* Directive
Restrict the output to the lines below starting at the one that contains "for number, x" and ending at the one that contains "for node in", and restate them word for word, both ends included.

* Dataset content
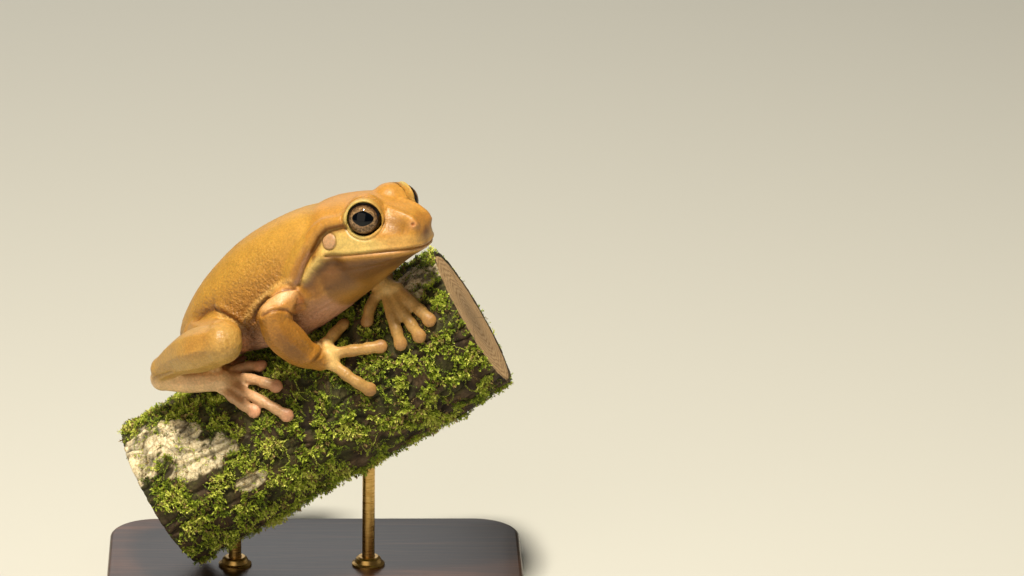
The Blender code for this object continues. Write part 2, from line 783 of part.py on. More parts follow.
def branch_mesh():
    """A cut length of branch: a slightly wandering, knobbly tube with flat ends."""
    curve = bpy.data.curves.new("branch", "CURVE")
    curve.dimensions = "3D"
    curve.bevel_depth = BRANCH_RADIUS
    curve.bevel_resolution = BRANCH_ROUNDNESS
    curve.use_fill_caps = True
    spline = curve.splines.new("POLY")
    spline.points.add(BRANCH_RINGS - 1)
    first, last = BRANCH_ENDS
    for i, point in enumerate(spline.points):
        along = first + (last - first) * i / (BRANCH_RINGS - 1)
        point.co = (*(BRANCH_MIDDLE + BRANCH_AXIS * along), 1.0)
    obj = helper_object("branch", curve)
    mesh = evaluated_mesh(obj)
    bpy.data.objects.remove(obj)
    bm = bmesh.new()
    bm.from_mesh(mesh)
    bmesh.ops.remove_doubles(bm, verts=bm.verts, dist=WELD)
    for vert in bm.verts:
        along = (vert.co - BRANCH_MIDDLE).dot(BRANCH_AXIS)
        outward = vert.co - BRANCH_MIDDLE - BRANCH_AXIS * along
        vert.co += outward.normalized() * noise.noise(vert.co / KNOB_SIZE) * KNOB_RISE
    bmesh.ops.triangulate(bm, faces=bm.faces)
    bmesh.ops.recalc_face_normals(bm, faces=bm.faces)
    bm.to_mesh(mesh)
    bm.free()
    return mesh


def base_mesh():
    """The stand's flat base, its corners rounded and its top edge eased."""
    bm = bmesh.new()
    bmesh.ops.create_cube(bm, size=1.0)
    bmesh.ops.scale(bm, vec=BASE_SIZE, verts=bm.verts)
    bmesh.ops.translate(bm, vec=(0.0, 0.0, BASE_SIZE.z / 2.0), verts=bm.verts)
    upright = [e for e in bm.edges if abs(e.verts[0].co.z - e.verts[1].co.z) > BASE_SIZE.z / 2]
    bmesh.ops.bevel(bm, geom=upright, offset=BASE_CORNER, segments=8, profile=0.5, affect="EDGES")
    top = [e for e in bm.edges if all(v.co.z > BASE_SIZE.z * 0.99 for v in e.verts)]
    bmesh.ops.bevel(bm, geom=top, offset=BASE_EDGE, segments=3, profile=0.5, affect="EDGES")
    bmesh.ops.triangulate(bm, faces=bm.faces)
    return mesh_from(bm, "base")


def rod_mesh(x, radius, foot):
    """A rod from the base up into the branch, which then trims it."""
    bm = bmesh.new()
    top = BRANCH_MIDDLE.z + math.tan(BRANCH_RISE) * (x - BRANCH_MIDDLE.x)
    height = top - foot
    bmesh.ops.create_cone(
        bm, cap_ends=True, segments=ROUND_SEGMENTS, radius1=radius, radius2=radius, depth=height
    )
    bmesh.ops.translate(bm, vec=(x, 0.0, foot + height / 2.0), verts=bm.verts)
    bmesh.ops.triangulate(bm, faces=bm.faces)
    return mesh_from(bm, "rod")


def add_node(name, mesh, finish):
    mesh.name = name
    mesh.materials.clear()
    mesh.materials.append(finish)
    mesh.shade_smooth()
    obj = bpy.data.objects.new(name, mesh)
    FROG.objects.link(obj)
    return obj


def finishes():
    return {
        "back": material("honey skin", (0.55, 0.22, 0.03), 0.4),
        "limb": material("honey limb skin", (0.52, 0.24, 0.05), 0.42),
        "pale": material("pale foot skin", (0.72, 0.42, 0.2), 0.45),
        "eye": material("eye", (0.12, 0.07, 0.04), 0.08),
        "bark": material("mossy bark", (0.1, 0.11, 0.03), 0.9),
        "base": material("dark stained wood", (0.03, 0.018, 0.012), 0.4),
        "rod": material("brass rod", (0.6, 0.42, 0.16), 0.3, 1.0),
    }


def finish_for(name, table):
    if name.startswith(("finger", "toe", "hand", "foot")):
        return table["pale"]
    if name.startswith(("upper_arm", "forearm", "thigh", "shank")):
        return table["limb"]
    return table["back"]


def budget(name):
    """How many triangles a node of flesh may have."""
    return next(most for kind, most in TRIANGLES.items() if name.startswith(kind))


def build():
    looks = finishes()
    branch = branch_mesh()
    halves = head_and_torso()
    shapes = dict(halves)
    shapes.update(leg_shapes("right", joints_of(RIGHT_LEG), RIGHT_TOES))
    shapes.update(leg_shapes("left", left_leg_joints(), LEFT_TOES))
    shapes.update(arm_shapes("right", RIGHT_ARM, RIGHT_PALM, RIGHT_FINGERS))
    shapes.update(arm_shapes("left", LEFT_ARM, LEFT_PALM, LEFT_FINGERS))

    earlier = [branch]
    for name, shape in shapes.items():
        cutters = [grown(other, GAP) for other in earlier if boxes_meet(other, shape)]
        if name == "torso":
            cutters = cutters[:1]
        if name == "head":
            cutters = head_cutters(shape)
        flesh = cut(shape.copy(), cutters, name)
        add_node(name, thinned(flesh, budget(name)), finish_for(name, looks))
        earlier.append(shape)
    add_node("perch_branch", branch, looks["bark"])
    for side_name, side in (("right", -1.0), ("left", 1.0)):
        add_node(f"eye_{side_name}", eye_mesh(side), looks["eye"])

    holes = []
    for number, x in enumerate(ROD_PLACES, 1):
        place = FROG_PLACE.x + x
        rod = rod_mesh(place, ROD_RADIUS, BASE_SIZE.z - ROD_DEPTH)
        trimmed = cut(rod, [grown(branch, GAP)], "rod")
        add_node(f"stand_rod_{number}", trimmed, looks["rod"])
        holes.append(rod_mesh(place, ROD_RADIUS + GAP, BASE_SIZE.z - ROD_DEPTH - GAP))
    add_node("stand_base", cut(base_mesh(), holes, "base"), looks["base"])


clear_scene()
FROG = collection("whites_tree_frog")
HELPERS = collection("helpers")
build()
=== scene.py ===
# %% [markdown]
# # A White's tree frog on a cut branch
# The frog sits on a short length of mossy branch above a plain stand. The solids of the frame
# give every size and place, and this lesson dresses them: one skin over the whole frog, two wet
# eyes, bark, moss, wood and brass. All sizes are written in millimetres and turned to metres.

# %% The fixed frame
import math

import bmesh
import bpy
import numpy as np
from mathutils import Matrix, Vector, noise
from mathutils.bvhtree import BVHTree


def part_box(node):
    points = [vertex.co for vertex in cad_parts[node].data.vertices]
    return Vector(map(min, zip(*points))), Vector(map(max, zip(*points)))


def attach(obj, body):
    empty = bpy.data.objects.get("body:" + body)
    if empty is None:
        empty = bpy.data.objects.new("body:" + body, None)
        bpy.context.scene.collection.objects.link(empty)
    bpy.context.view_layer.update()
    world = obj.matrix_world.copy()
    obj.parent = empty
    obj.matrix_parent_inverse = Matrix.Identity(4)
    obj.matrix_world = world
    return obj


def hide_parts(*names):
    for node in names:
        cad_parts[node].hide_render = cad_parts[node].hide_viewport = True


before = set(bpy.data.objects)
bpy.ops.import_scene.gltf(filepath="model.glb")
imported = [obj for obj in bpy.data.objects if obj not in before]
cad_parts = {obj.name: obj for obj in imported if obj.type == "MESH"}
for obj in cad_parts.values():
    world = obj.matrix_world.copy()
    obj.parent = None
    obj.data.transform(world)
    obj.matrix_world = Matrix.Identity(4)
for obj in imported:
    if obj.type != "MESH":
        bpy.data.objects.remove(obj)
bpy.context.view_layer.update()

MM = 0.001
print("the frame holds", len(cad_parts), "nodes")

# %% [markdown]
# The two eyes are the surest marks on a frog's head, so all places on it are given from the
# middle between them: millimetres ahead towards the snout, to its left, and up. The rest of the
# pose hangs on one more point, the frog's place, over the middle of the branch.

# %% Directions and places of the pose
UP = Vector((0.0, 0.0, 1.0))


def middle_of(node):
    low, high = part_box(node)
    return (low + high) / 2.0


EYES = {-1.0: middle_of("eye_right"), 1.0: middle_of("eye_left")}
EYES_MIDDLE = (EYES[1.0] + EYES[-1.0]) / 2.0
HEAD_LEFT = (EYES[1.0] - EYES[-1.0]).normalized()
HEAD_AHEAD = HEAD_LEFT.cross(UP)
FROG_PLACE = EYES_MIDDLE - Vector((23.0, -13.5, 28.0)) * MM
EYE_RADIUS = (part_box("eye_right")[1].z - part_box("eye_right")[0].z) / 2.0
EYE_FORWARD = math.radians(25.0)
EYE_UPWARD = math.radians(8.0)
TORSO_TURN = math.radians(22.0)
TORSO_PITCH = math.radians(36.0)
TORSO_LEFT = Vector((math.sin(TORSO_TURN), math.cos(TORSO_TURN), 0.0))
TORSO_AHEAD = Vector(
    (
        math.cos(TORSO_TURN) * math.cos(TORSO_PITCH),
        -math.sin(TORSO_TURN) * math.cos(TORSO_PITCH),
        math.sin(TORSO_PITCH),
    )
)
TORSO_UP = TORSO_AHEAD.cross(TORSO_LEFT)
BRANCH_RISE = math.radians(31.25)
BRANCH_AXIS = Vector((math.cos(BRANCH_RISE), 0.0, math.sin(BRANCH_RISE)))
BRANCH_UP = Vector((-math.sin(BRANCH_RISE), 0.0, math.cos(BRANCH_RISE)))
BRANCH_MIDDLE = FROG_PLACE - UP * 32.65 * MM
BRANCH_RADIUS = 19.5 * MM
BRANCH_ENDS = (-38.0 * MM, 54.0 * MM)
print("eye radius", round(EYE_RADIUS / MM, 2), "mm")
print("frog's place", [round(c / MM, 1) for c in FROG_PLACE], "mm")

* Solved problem
    for number, x in enumerate(ROD_PLACES, 1):
        place = FROG_PLACE.x + x
        rod = rod_mesh(place, ROD_RADIUS, BASE_SIZE.z - ROD_DEPTH)
        trimmed = cut(rod, [grown(branch, GAP)], "rod")
        add_node(f"stand_rod_{number}", trimmed, looks["rod"])
        holes.append(rod_mesh(place, ROD_RADIUS + GAP, BASE_SIZE.z - ROD_DEPTH - GAP))
    add_node("stand_base", cut(base_mesh(), holes, "base"), looks["base"])


clear_scene()
FROG = collection("whites_tree_frog")
HELPERS = collection("helpers")
build()
=== scene.py ===
# %% [markdown]
# # A White's tree frog on a cut branch
# The frog sits on a short length of mossy branch above a plain stand. The solids of the frame
# give every size and place, and this lesson dresses them: one skin over the whole frog, two wet
# eyes, bark, moss, wood and brass. All sizes are written in millimetres and turned to metres.

# %% The fixed frame
import math

import bmesh
import bpy
import numpy as np
from mathutils import Matrix, Vector, noise
from mathutils.bvhtree import BVHTree


def part_box(node):
    points = [vertex.co for vertex in cad_parts[node].data.vertices]
    return Vector(map(min, zip(*points))), Vector(map(max, zip(*points)))


def attach(obj, body):
    empty = bpy.data.objects.get("body:" + body)
    if empty is None:
        empty = bpy.data.objects.new("body:" + body, None)
        bpy.context.scene.collection.objects.link(empty)
    bpy.context.view_layer.update()
    world = obj.matrix_world.copy()
    obj.parent = empty
    obj.matrix_parent_inverse = Matrix.Identity(4)
    obj.matrix_world = world
    return obj


def hide_parts(*names):
    for node in names:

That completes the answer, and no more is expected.